Su discreta y escandalosa preferencia
Michele canta. Cuando llegó a Novosibirsk custodió el deseo de cantar con otros. Pero en principio no se da. Resulta que en la comunidad de CL de allí llevaban años sin un coro. Al cabo de seis meses, cuando ya había conseguido aprenderse la gramática básica rusa, el misionero italiano propone que se vuelva a hacer un coro. Sugiere una fecha y una hora y, para su sorpresa, se presentan 17 personas. De entre ellas, 2 son jóvenes universitarias no creyentes que le han conocido por su amistad con una profesora que es Memores Domini allí. Estas dos se aprenden la canción Dulcis Christi y la cantan en Pascua. El coro le toca dirigirlo a… Michele. “Se trataba de una responsabilidad desproporcionada, pero te das cuenta de que, si tú le das tu disponibilidad, es Él quien hace”. Asimismo, nos dice, lleno de agradecimiento en sus ojos: “Me conmueve pensar que Jesús podía haber hecho resurgir el coro en cualquier momento y que, en cambio, parece que me hubiera estado esperando para hacerme este regalo”.

Alguien a quien mirar
Francesco Bertolini, uno de sus padres allí, ha provocado mucho a este seminarista: “Va de un lado para otro respondiendo a donde se le llama… Incluso a parroquias que están lejísimos y en las que apenas hay fieles. Me hacía preguntarme: ‘¿Cómo puede vivir esta vida que le consume?’”. Una mañana, este padre, a punto de salir de la casa, le dijo, conmovido: “¿Cómo es posible que después de tantos años yo ame cada vez más a esta gente?”.
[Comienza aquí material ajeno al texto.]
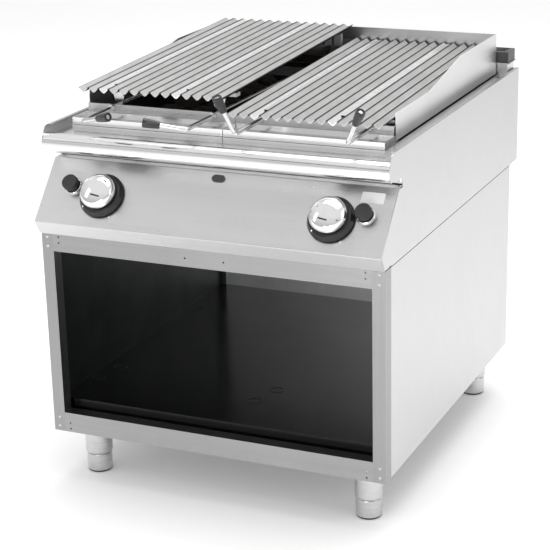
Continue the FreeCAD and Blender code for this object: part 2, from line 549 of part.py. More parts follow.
def lever(xs, arm, raised, sign):
    """Shaft, crank and two cams. sign +1: turning the arm towards +X raises."""
    a = math.radians(arm)
    ax, az = math.sin(a), math.cos(a)
    lean = math.radians(ARM_LEAN)
    d = V(ax * math.cos(lean), -math.sin(lean), az * math.cos(lean))
    R = 17.0
    turn = math.acos(math.sin(lean))                # bend of the rod, 70 degrees
    tl = R * math.tan(turn / 2)
    corner = V(xs, Y_CRANK, Z_SHAFT)
    p0 = V(xs, 816.0, Z_SHAFT)
    p1 = corner + V(0, tl, 0)
    p2 = corner + d * tl
    inward = (V(0, 1, 0) + d)
    inward.normalize()
    pm = corner + inward * (R / math.cos(turn / 2) - R)
    p3 = corner + d * 60.0
    w = Part.Wire([Part.LineSegment(p0, p1).toShape(), Part.Arc(p1, pm, p2).toShape(), Part.LineSegment(p2, p3).toShape()])
    prof = Part.Wire(Part.Circle(p0, V(0, -1, 0), ROD_R).toShape())
    rod = w.makePipeShell([prof], True, False)
    collar_ring = cyl((xs, Y_UP - 6.5, Z_SHAFT), (0, 1, 0), 8.2, 5.5)
    if isinstance(rod, Part.Shell):
        rod = Part.Solid(rod)
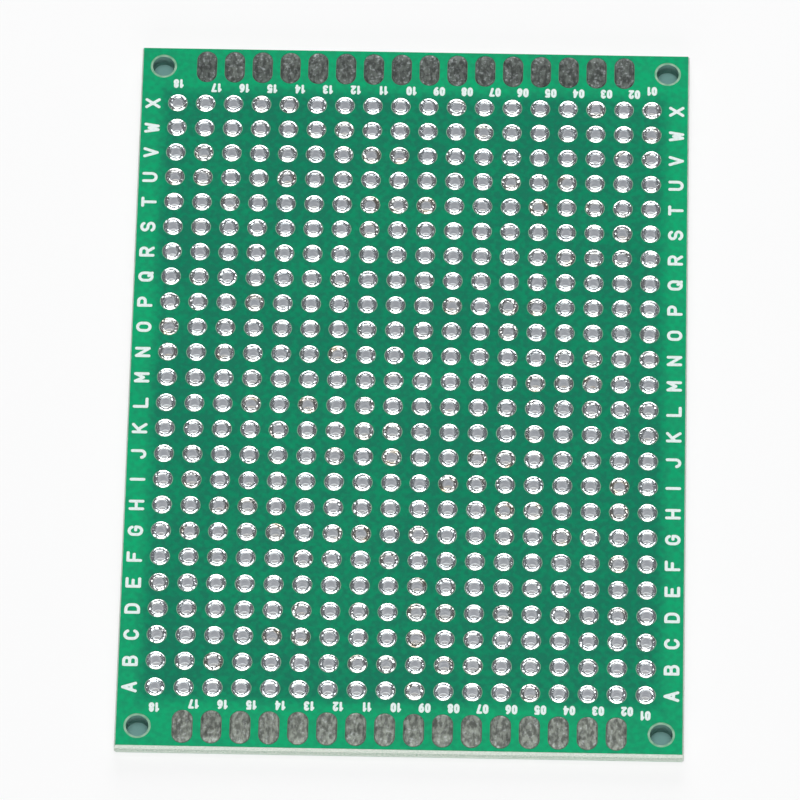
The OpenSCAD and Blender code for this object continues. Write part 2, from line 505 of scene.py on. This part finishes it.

Belén y yo terminamos de desayunar con Michele. Mi amiga no sé, pero yo salgo con la alegría de que se me haya recordado que el todo es posible en cualquier lugar, y, por tanto, lo es aquí y ahora, en invierno y en verano, en Rímini, en Siberia y también en Madrid. Contenta de los pasos que ha dado el joven italiano en su año de misión y agradecida de saber que existe, lejos pero cerca de mí, un hombre como Francesco.